DIRECTIVE: Each line of the material must be returned exactly.
──────────
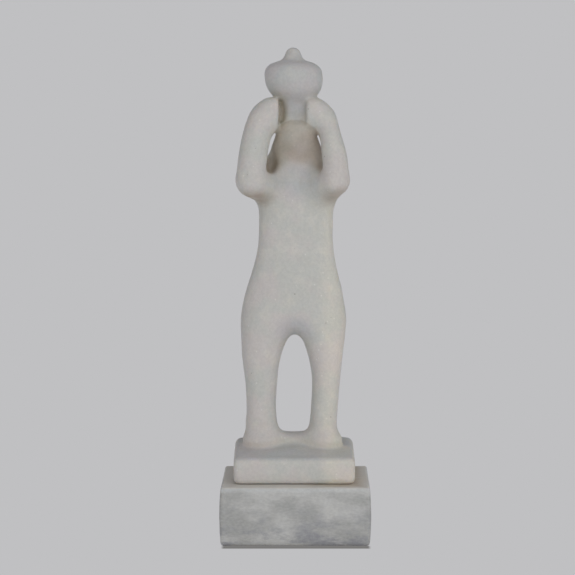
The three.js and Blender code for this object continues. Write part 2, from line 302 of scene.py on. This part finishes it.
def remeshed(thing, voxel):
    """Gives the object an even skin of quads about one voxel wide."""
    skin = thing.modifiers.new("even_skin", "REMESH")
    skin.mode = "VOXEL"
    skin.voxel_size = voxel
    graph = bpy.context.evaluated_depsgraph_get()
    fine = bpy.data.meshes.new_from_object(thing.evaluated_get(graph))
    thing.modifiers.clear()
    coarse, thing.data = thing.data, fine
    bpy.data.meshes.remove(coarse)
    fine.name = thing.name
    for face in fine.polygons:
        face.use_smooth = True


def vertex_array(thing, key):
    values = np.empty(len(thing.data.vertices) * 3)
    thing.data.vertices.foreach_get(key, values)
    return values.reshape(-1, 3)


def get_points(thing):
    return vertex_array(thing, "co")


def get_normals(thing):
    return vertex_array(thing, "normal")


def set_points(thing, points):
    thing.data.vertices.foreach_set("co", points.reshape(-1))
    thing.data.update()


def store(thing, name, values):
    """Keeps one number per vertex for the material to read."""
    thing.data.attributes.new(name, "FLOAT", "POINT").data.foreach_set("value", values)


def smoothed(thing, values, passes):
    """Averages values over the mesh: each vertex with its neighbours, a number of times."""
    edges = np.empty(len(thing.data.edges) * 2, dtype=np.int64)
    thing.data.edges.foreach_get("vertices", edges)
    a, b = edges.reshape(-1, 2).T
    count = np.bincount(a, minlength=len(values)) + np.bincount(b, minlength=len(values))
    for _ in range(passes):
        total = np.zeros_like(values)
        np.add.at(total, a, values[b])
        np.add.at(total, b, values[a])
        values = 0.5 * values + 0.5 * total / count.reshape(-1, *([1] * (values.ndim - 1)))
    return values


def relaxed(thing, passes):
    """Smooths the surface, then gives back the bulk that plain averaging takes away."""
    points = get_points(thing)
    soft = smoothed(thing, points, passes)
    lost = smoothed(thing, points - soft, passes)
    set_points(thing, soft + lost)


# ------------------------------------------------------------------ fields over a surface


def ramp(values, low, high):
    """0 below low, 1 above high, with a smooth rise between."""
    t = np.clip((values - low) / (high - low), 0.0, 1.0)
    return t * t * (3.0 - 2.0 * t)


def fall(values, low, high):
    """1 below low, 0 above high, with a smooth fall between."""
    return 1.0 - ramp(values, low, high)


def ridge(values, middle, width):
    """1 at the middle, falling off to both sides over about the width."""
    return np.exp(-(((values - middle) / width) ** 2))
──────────
OUTPUT BELOW:
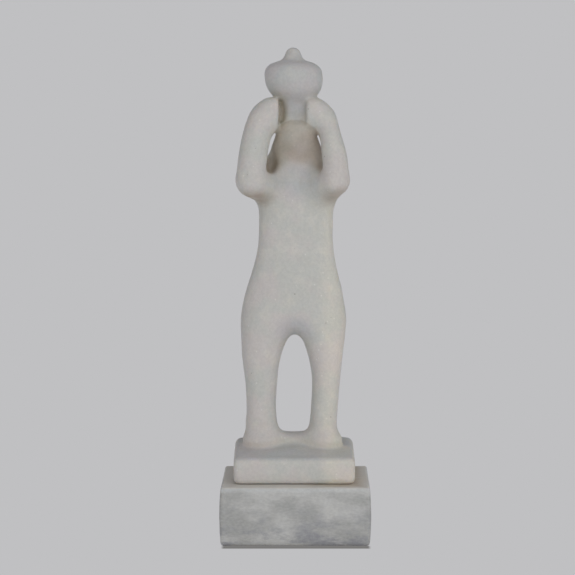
The three.js and Blender code for this object continues. Write part 2, from line 302 of scene.py on. This part finishes it.
def remeshed(thing, voxel):
    """Gives the object an even skin of quads about one voxel wide."""
    skin = thing.modifiers.new("even_skin", "REMESH")
    skin.mode = "VOXEL"
    skin.voxel_size = voxel
    graph = bpy.context.evaluated_depsgraph_get()
    fine = bpy.data.meshes.new_from_object(thing.evaluated_get(graph))
    thing.modifiers.clear()
    coarse, thing.data = thing.data, fine
    bpy.data.meshes.remove(coarse)
    fine.name = thing.name
    for face in fine.polygons:
        face.use_smooth = True


def vertex_array(thing, key):
    values = np.empty(len(thing.data.vertices) * 3)
    thing.data.vertices.foreach_get(key, values)
    return values.reshape(-1, 3)


def get_points(thing):
    return vertex_array(thing, "co")


def get_normals(thing):
    return vertex_array(thing, "normal")


def set_points(thing, points):
    thing.data.vertices.foreach_set("co", points.reshape(-1))
    thing.data.update()


def store(thing, name, values):
    """Keeps one number per vertex for the material to read."""
    thing.data.attributes.new(name, "FLOAT", "POINT").data.foreach_set("value", values)


def smoothed(thing, values, passes):
    """Averages values over the mesh: each vertex with its neighbours, a number of times."""
    edges = np.empty(len(thing.data.edges) * 2, dtype=np.int64)
    thing.data.edges.foreach_get("vertices", edges)
    a, b = edges.reshape(-1, 2).T
    count = np.bincount(a, minlength=len(values)) + np.bincount(b, minlength=len(values))
    for _ in range(passes):
        total = np.zeros_like(values)
        np.add.at(total, a, values[b])
        np.add.at(total, b, values[a])
        values = 0.5 * values + 0.5 * total / count.reshape(-1, *([1] * (values.ndim - 1)))
    return values


def relaxed(thing, passes):
    """Smooths the surface, then gives back the bulk that plain averaging takes away."""
    points = get_points(thing)
    soft = smoothed(thing, points, passes)
    lost = smoothed(thing, points - soft, passes)
    set_points(thing, soft + lost)


# ------------------------------------------------------------------ fields over a surface


def ramp(values, low, high):
    """0 below low, 1 above high, with a smooth rise between."""
    t = np.clip((values - low) / (high - low), 0.0, 1.0)
    return t * t * (3.0 - 2.0 * t)


def fall(values, low, high):
    """1 below low, 0 above high, with a smooth fall between."""
    return 1.0 - ramp(values, low, high)


def ridge(values, middle, width):
    """1 at the middle, falling off to both sides over about the width."""
    return np.exp(-(((values - middle) / width) ** 2))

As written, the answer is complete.